BAM gained early recognition for its design of the Indigo Playground, a public play area funded by private developers in Beijing. The project’s success was as much a testimony to the design as evidence of a critical missing public infrastructure in Chinese cities. Its widespread popularity contributed to a boom in playground design across China. In 2022, BAM completed a compact neighborhood sport and play park in Tianjin, linked to the Line 3, Yi Xing Bu metro stop through a retail environment supported by the park’s amenities, such as a beer garden, mazes, playgrounds, ball courts and water features. BAM’s largest architectural project to date is the Shanghai Waste-to-Energy power plant in the Baoshan district on the Yangtze River delta.

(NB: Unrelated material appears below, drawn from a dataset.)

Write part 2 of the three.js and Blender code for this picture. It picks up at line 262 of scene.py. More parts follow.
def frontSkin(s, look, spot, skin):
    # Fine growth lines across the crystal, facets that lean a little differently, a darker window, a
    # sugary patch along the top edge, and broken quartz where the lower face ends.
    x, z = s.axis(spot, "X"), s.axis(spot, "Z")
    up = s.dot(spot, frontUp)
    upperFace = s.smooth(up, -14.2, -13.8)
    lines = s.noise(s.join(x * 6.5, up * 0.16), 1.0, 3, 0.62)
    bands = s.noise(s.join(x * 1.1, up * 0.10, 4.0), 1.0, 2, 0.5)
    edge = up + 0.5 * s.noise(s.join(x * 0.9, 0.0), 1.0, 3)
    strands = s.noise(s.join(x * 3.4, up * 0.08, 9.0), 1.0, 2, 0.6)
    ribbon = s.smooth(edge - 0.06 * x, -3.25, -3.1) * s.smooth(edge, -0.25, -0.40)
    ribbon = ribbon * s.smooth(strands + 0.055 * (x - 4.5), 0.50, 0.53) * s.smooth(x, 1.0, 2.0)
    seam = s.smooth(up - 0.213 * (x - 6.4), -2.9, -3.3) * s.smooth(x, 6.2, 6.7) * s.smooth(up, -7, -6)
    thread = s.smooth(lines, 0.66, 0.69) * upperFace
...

BAM led the design in collaboration with a team of engineers and local design institutes, overseeing the project from the initial competition phase through to its completion. The plant features municipal solid waste incineration for electricity production and anaerobic digestion for the production of natural gas and includes a visitor route and educational exhibition halls showcasing the facility’s processes while underlining the origins of the global plastic waste crisis. BAM’s work has received numerous accolades. In 2023, the firm was recognized by the Kyoto Global Design Award as one of the top 100 design firms globally. Recently, BAM received a Special Mention as Best Landscape Design Firm of 2024 at the 12th Annual Architizer A+Awards and is highly ranked among Architizer’s 100 Best Architecture Firms in China.

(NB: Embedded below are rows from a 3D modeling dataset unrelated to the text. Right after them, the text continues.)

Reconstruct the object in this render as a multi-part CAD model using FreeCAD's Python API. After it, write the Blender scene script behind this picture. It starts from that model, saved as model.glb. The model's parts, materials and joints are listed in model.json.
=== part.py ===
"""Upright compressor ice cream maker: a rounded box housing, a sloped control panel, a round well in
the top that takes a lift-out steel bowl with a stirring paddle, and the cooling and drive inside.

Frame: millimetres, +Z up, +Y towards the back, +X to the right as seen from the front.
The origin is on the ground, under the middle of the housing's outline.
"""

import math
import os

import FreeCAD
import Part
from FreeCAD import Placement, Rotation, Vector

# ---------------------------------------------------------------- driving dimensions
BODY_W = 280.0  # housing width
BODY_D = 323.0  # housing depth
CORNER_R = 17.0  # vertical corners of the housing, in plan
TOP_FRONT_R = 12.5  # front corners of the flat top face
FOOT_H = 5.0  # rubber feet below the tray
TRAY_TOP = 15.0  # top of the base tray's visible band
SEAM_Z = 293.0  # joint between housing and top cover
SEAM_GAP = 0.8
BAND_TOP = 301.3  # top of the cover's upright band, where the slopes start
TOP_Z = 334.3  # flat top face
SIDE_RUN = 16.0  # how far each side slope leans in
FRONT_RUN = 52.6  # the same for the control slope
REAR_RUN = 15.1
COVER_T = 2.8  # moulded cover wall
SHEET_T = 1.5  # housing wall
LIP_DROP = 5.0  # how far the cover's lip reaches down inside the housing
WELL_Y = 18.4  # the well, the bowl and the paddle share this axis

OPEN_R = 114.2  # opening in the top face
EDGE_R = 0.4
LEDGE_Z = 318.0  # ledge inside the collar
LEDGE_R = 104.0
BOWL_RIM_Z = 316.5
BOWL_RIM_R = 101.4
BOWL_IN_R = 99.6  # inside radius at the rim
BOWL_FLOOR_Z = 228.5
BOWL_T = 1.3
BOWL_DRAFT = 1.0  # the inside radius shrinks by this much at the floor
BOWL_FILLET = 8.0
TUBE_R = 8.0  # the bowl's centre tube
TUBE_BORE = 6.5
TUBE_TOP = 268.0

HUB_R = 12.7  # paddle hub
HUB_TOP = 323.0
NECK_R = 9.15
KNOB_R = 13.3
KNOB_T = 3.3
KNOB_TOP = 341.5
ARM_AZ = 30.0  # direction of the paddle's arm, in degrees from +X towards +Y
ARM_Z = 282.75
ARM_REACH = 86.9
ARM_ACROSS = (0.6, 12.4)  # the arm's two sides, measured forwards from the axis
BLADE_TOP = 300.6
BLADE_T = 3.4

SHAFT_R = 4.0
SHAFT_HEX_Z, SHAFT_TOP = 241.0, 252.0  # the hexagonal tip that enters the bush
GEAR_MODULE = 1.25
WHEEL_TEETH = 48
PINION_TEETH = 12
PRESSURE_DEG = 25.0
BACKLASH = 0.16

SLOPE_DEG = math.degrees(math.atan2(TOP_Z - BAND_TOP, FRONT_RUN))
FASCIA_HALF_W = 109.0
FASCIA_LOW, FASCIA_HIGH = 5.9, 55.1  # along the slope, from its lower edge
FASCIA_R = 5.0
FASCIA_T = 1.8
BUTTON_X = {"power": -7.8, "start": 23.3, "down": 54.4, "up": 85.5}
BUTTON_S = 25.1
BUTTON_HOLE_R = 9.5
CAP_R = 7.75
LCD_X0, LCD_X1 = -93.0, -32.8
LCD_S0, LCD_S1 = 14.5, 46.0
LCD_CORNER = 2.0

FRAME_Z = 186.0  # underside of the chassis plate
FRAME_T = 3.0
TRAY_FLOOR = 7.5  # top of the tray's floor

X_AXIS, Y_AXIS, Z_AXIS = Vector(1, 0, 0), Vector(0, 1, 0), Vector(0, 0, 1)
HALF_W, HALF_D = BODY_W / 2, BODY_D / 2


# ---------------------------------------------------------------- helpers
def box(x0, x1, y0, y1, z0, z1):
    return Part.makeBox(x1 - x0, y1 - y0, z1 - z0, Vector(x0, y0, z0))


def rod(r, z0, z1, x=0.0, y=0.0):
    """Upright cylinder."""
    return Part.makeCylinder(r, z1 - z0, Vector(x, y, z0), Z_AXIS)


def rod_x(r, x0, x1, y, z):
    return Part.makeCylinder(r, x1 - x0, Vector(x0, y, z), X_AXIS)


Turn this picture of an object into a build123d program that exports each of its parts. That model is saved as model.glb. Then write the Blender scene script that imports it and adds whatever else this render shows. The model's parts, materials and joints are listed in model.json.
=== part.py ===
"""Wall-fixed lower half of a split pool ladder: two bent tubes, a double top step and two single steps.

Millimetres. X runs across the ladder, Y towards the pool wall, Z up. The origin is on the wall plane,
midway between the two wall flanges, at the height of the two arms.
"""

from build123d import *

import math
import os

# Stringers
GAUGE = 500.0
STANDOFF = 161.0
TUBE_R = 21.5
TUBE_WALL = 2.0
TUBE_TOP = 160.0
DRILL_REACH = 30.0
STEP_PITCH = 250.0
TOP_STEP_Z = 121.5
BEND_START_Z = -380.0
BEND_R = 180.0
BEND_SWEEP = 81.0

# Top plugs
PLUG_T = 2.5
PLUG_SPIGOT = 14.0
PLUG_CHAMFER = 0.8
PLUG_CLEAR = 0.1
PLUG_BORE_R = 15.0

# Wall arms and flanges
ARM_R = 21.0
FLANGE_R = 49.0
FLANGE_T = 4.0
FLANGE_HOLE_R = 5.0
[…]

Beyond client-based work, Jake leads many of BAM’s Urban Initiatives which address critical urban and environmental issues through design proposals where no existing client or funding exists. In 2018, the firm’s first initiative, “Reimagining Guomao” (initially launched in 2012), gained significant attention after being presented at a Yixi event, China’s version of TED Talks. The proposal, which reimagined the major intersection in Beijing’s central business district, was politically disruptive and sparked public excitement, as it demonstrated the potential impact of landscape-thinking on the design of hard infrastructure in urban centers. The Reimagining of Guomao intersection eventually led BAM to be featured on Beijing Television for a feature focused on the urban spaces created by elevated roads in Beijing. BAM’s second major Urban Initiative, “Save Chaotianmen,” was conducted as a design studio in 2014, when Jake was a studio instructor at the University of Toronto’s John H. Daniels Faculty of Architecture, Landscape, and Design. The studio explored the complexities of Chongqing’s historic Chaotianmen Gate, focusing on the intersection of preservation, development, ecology, and urban space-making.

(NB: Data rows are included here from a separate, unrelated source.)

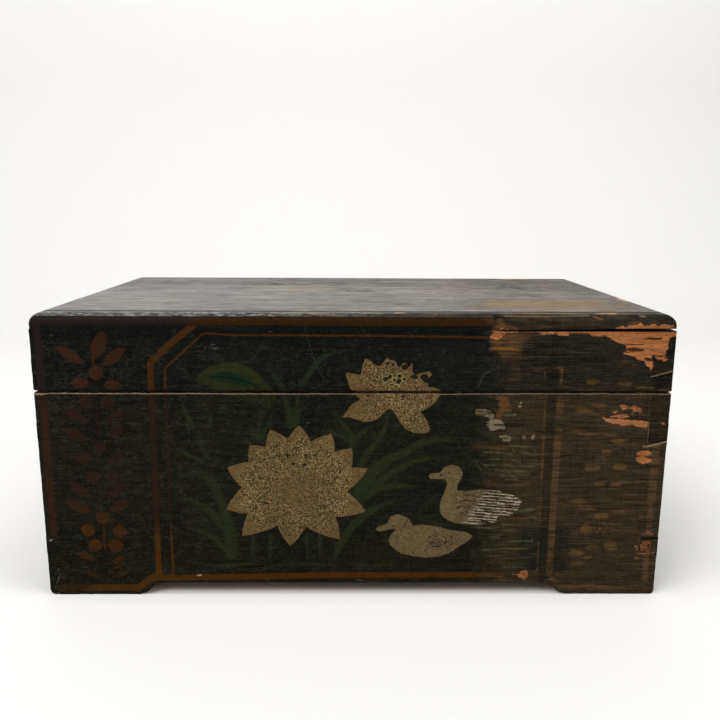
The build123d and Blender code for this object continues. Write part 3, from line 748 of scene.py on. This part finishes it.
    # cream blossoms and birds: the blossoms crackled dark and light, their tips clean
    birds = spot("birds")
    pod = spot("pod")
    fromHeart = plus(calc("POWER", plus(x, 0.045), 2.0), calc("POWER", less(z, 0.089), 2.0))
    fromHeart = calc("SQRT", fromHeart)
    middle = times(ease(plus(fromHeart, times(patchy, 0.012)), 0.056, 0.043, 0.25, 1),
                   ease(fromHeart, 0.008, 0.024, 0.55, 1))
    middle = most(middle, ease(x, 0.0, 0.012))
    inside = times(ease(attribute("cream"), 0.2, -2.2), ease(patchy, 0.3, 0.5, 0.6, 1), middle)
    hold = ease(birds, 0, 1, 1, 0.3)
    cracked = times(most(ease(dots, 0.48, 0.42), times(crackle(700), 0.5)), inside, hold)
    wings = times(birds, most(spot("rearWing"), spot("frontWing")), ease(dots, 0.52, 0.42))
    tail = times(spot("rearTail"), ease(less(x, times(z, 0.6)), 0.046, 0.054))
    comb = ease(calc("SINE", plus(times(z, 2650), times(x, 260), times(streak, 12))), -0.15, 0.6)
    creamTone = coats(
        blend(birds, "cream", "creamBird"),
        ("creamLight", ease(dots, 0.52, 0.6), inside, hold, ease(cloud, 0.4, 0.6, 0.55, 1)),
        ("creamLight", ease(speck, 0.52, 0.64), 0.22),
        ("creamCrack", ease(speck, 0.48, 0.38), 0.22),
        ("creamCrack", cracked, 0.9),
        ("creamCrack", birds, ease(z, 0.068, 0.058, 0, 0.12)),
        ("creamCrack", wings, ease(soft, 0.35, 0.6, 0.3, 0.9)),
        ("creamGrey", spot("thirdBird")),
        ("creamCrack", tail, 0.75),
        ("feather", tail, comb, ease(speck, 0.62, 0.5)),
        ("creamRim", pod, ease(attribute("mark"), 0.9, 0.4), ease(soft, 0.35, 0.5, 0.4, 1)),
    )
    creamMask = coverage("cream", 0.8, 0.3)
    creamHold = blend(spot("rubbedCream"), (1, 1, 1, 1), ease(streak, 0.42, 0.54, 0.15, 0.9))
    colour = coats(
        colour,
        (creamTone, creamMask, creamHold),
        (blend(pod, "lidBlack", "pod"), coverage("mark", 1.4, 0.25), creamMask, 0.95),
    )

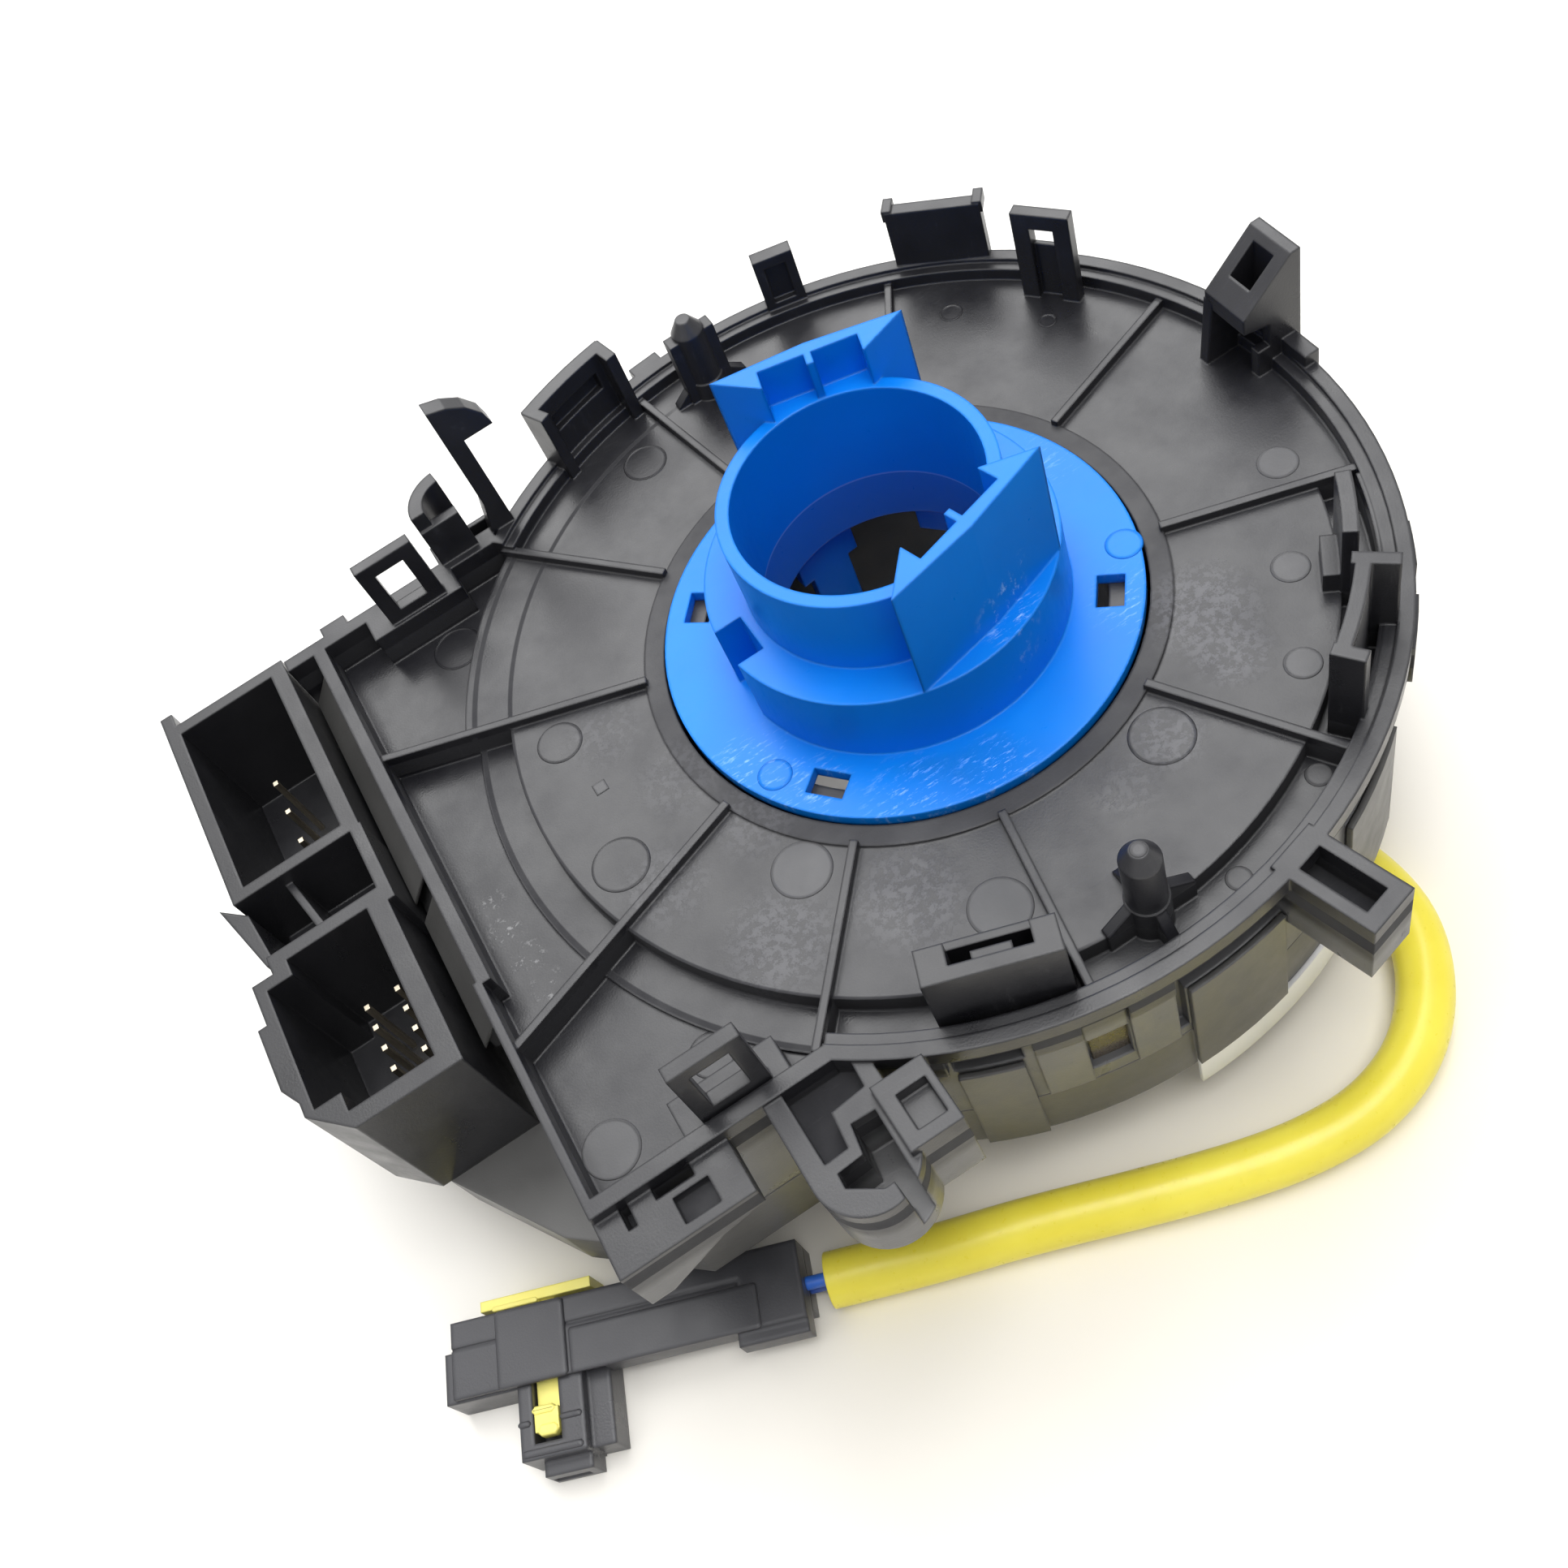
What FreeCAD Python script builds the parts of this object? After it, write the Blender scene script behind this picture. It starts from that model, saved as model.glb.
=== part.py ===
import FreeCAD, Part
import math
import os
import re
import Sketcher

# Steering column clock spring, seen from the column side.
# +Z points up the column and the rotor turns about Z. The origin is on the rotor's axis, in
# the top face of the cam's flange. The connector side of the stator faces -X. The levels
# below are counted from the plane that the unit rests on, and put() takes them to the origin.

SIZES = {
    # levels above the resting plane
    "flange_top": 38.5,
    "rim_top": 39.5,
    "deck_top": 37.4,
    "deck_wall": 2.0,
    "step_drop": 2.5,
    "seam_level": 21.0,
    "case_bottom": 11.5,
    "case_floor": 1.6,
    # stator, radii about the rotor axis
    "opening_radius": 27.4,
    "lip_width": 2.4,
    "lip_rise": 0.3,
    "rim_radius": 53.5,
    "step_set": 7.0,
    "skirt_set": 1.1,
    "rim_width": 1.6,
    "rim_depth": 2.4,
    "skirt_wall": 1.8,
    "rib_wall": 0.9,
    "rib_rise": 1.1,
    "rim_half_angle": 129.5,
    "snap_gap": 0.15,
    "tongue_out": 0.8,
    # connector bay on the -X side
    "bay_left": 60.2,
    "bay_top": 43.0,
    "bay_low": 42.0,
    "bay_wall": 1.8,
    "pin_circle": 46.0,
    "pin_radius": 2.05,
    "pin_rise": 10.0,
    "fin_reach": 5.0,
    "fin_rise": 2.6,
    # clips on the rim, as angles about the rotor axis
    "hook_start": 100.5,
    "hook_sweep": 14.3,
    "clip_start": -56.6,
    "clip_sweep": 12.8,
    # sockets
    "socket_depth": 20.0,
    "socket_floor": 1.6,
    "terminal_width": 0.64,
    "terminal_rise": 11.4,
    "signal_row": 73.1,
    "row_gap": 3.9,
    "signal_start": 11.2,
    "signal_pitch": 2.87,
    "airbag_row": 72.3,
    "airbag_start": 23.3,
    "airbag_pitch": 5.0,
    "tooth_start": 16.2,
    "tooth_pitch": 3.4,
    # cable chamber
    "drum_radius": 33.3,
    "drum_wall": 2.0,
    "neck_set": 1.8,
    "neck_wall": 2.6,
    "disc_set": 7.6,
    "disc_wall": 1.7,
    "shield_lap": 1.5,
    "shield_reach": 2.3,
    "step_top": 14.3,
    "running_gap": 0.4,
    "shaft_gap": 0.08,
    "ribbon_wall": 0.3,
    "ribbon_pitch": 0.75,
    "ribbon_inner": 33.6,
    "ribbon_set": 4.0,
    "ribbon_width": 16.2,
    "ribbon_low": 15.9,
    "roller_radius": 6.1,
    "roller_height": 16.2,
    "spindle_radius": 2.2,
    "carrier_wall": 1.2,
    "carrier_low": 14.5,
    "carrier_set": 6.1,
    "film_wall": 0.25,
    # cancelling cam
    "cam_flange_gap": 0.4,
    "cam_flange_wall": 1.5,
    "collar_radius": 19.3,
    "collar_rise": 9.4,
    "tube_radius": 14.8,
    "bore_radius": 13.3,
    "tube_rise": 19.75,
    "lobe_rise": 24.8,
    "lobe_angle": 74.0,
    "lobe_half_angle": 33.4,
    "lobe_wall": 1.3,
    "window_circle": 23.3,
    "leg_drop": 25.5,
    # airbag lead and its plug
    "sleeve_radius": 3.1,
    "wire_radius": 0.75,
    "plug_turn": -20.3,
    "wire_reach": 2.5,
    "plug_edge": -64.4,
    "plug_length": 41.3,
    "plug_width": 8.5,
    "plug_height": 6.5,
    "nose_reach": 9.6,
    "tray_back": 1.3,
    "lock_travel": 0.7,
    "lead_end": 27.6,
    "lead_line": 60.3,
    "guide_turn": -59.0,
    "guide_face": 39.4,
    "guide_length": 9.8,
    "guide_width": 9.2,
    "guide_side": 0.9,
}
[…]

Jake has delivered numerous talks and lectures globally. In addition to his two widely viewed in China Yixi talks, the first in 2018 and the second in 2021, he was invited to speak as part of the public lecture series at the University of Toronto in 2014. There, he discussed his firm’s work and the relationship between urban landscapes and Chinese retail environments, highlighting the growing trend of Retail-Parks. In 2015, Jake spoke at the American Society of Landscape Architects annual convention in Chicago for the International Practice Professional Practice Network, addressing “China Futures” and exploring cultural differences in landscape perceptions between the U.S. and China. In 2018, he gave a talk at the UCCA Center for Contemporary Art in Beijing, one of China’s leading independent art institutions, on the relationship between playgrounds, play, human cognition, and art, in a lecture titled “Has China Gone Playground Crazy?” In 2024, he lectured at ChinaGSD on developing BAM in China over the past 15 years. Most recently, he spoke at the Philippine Green Building Council annual conference in Davao on the process of real-estate-driven land reclamation in Manila Bay, as a continuation of Manila’s unique urbanization via the production of boundaried spaces and has also lectured at The University of Hong Kong’s Faculty of Architecture on the topic of fieldwork.
Jake received his BArch from Cornell University’s Department of Architecture, Art, and Planning, and a Master’s in Design Studies from Harvard’s Graduate School of Design. He explores a wide range of diverse and experimental forms of architectural, design, and artistic production. Jake believes that architecture, as expressed through building design, plays only a limited role and should be seen as one of many tools and forms of expression in service of a broader landscape vision. He argues that the urban landscape demands the most design attention, particularly in rapidly growing high-density cities, such as in Asia, where urbanization is transforming cities into mega-metropolises. Jake’s early installation works were crucial in establishing BAM’s initial portfolio and cross-disciplinary approach. His recent research delves into the intersections of physical and digital landscapes, exploring synthetic realities as manifested in video game environments, digital communities, and capital flows through the gamification of carbon markets.
Jake’s spring semester seminar course at the Graduate School of Design, “Disciplinary Elasticity and Alternative Practice,” strives to provide students with exposure and insights into possibilities beyond the rigid definitions of professionalized practice in accredited fields, with particular attention paid to practices and ventures outside of the United States.